Этим свидетельством Гинзбург удается не только показать творившееся в лагерях путем «наглядного представления», но и изложить как «факты» интеллектуальные и эмоциональные «происшествия» в жизни личности.
Сетуя на исчезновение материальных следов и отсутствие письменных документов, грозящее уничтожить опыт тысяч людей, Шаламов устами рассказчика от первого лица в «Перчатке» спрашивает и отвечает: «Были ли мы? Отвечаю: „были“ – со всей выразительностью протокола, ответственностью, отчетливостью документа» (Ш II 283). При этом на себя он берет задачу сохранить эти следы и воздать должное фактам при помощи «проз[ы] живой жизни, которая в то же время – преображенная действительность, преображенный документ» (Ш V 153).
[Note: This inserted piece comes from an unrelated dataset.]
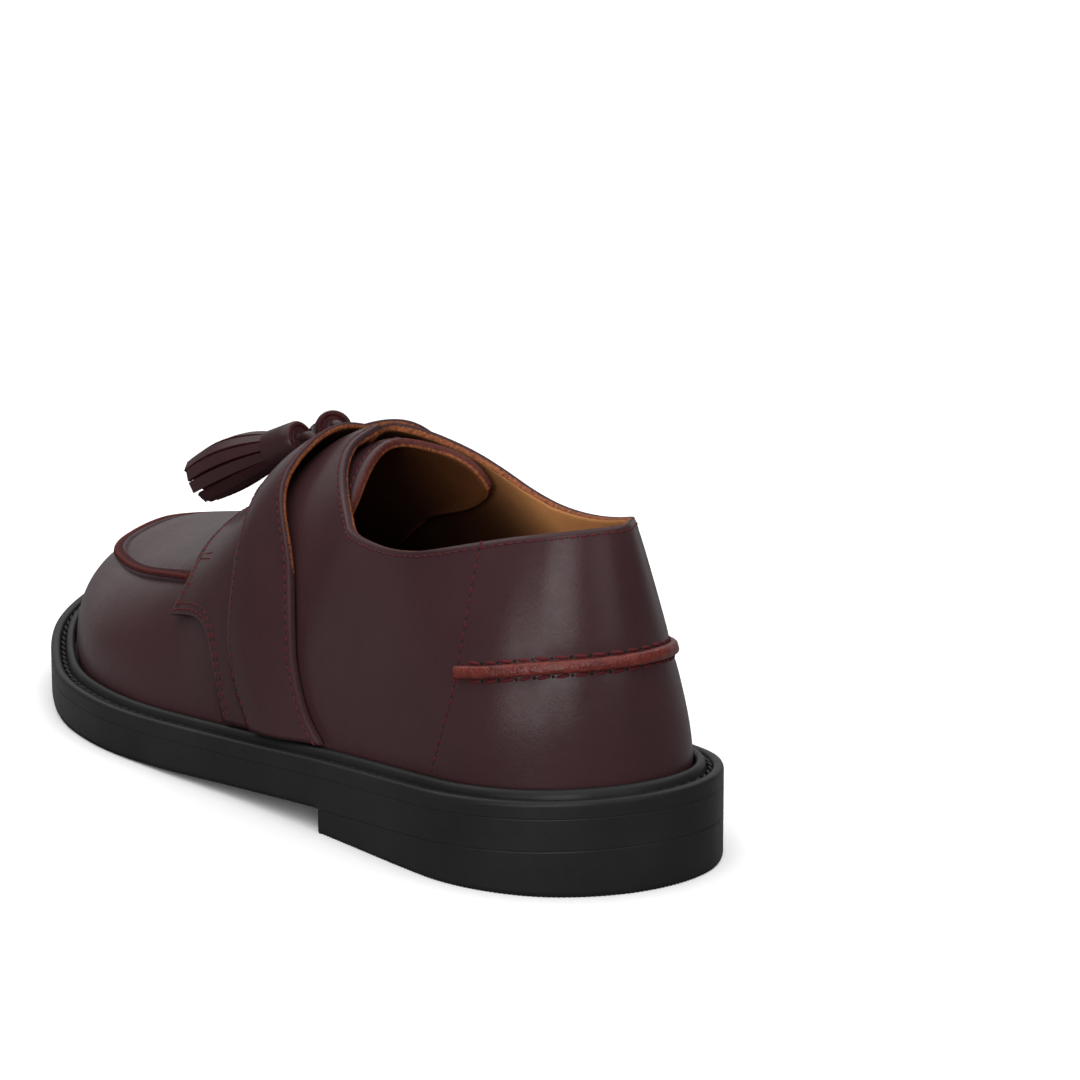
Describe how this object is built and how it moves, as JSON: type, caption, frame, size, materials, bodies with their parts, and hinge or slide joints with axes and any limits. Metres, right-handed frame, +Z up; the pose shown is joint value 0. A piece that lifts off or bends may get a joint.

В одном из поэтологических текстов Шаламов разъясняет, что именно для него важно: речь о сокращении дистанции между опытом и письмом – опыт и письмо проникают друг в друга. Как писатель-фактолог он наблюдает не только за внешним миром, но и за самим собой, наблюдает свое тело и его изменения. Беспощадно-подробное описание тифозного барака в рассказе «Тифозный карантин», а также разыгрывающихся там телесных драм, включая собственную, задумано так, чтобы его читали как свидетельство. Все шаламовские рассказы, чей эстетический блеск бесспорен, обладают доказательной силой в отношении изложенного: его тексты – косвенные доказательства.